As I've pointed out, Hayek doesn't deliver on knock out arguments against a third way between liberalism and a splash of collectivist planning, something which seems a priori worth much deeper investigation by him.  

Secondly, his anti-Hegelian spirit may have left him with too static a view of the ideal of liberalism.  Surely he ought to be more pragmatic in the Rortian sense of avoiding such a historically rooted final vocabulary?  

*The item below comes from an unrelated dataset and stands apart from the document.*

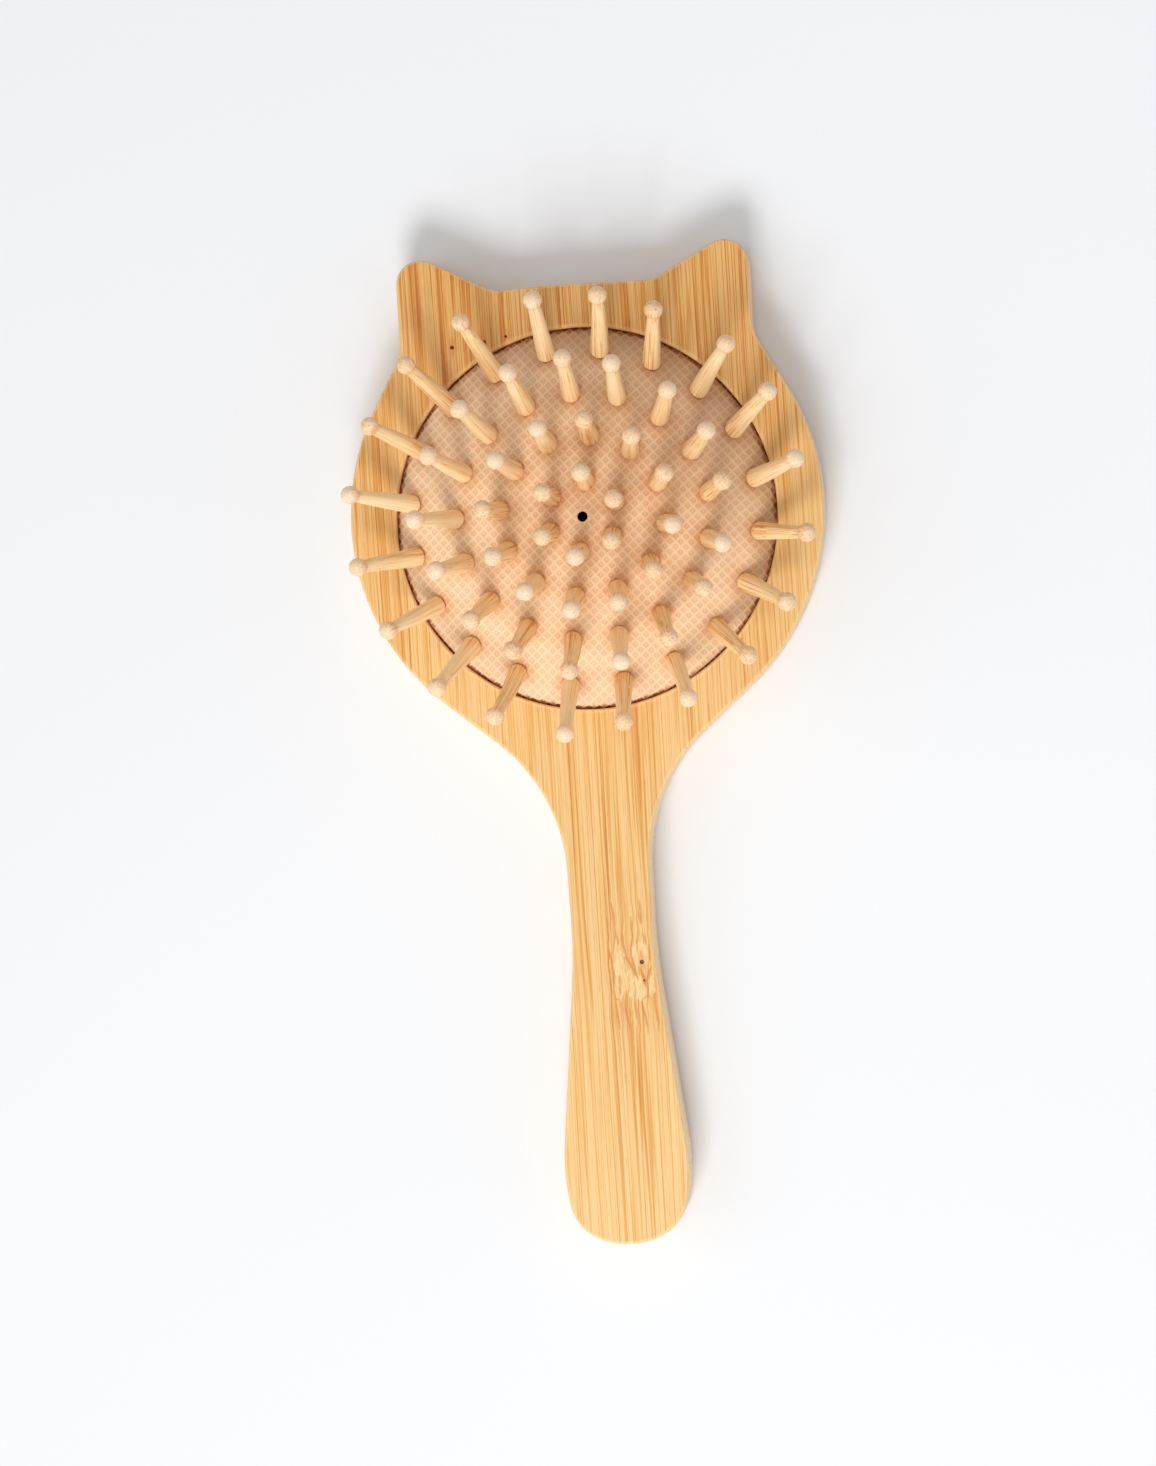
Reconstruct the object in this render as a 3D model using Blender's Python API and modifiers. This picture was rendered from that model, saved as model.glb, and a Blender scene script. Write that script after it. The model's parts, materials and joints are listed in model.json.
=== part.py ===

Third, he appears to be peculiarly anti-Fractal in his implicit raising of the nation state to a level of importance which he doesn't justify. He clearly loves the individual and sees societies of individuals working best when there's no centralisation or concentration of power.  And this reasoning he extends to nation states, then finally to supra-national federations.  But why those boundaries?  Couldn't he work 'inwards' to fiefdoms and cliques below the level of nation states?  He talks often of collections of 'small nations' and perhaps this is implicit in his position - the deconstruction of the larger states into many more mini-states and state-lets.  But he would prefer his aggregated collections of humans to reflect precisely the same kind of liberalism?  Or variants?  Or other forms, including totalitarianism?  How does the variance of political structure compare to the variance amongst real individuals' motivations?  And on a galactic scale?  What if planet earth was one instance of a form of political life, against a whole universe of alternative forms?  Wouldn't nation state-hood seem somewhat parochial in this context?  You certainly need to see nineteenth century British liberalism in a historical context.  Seeing it as such of course doesn't force you to abandon liberal principles, but you may need to argue harder for them.

But for all that, Hayek's message is powerful - we are often tempted by the social utopia of collectivism but it pays us to look beyond our emotional response to the desirability of these utopias to the unintended consequences they may bring.  This scepticism we must keep, but balanced with optimism and what Rorty called called solidarity.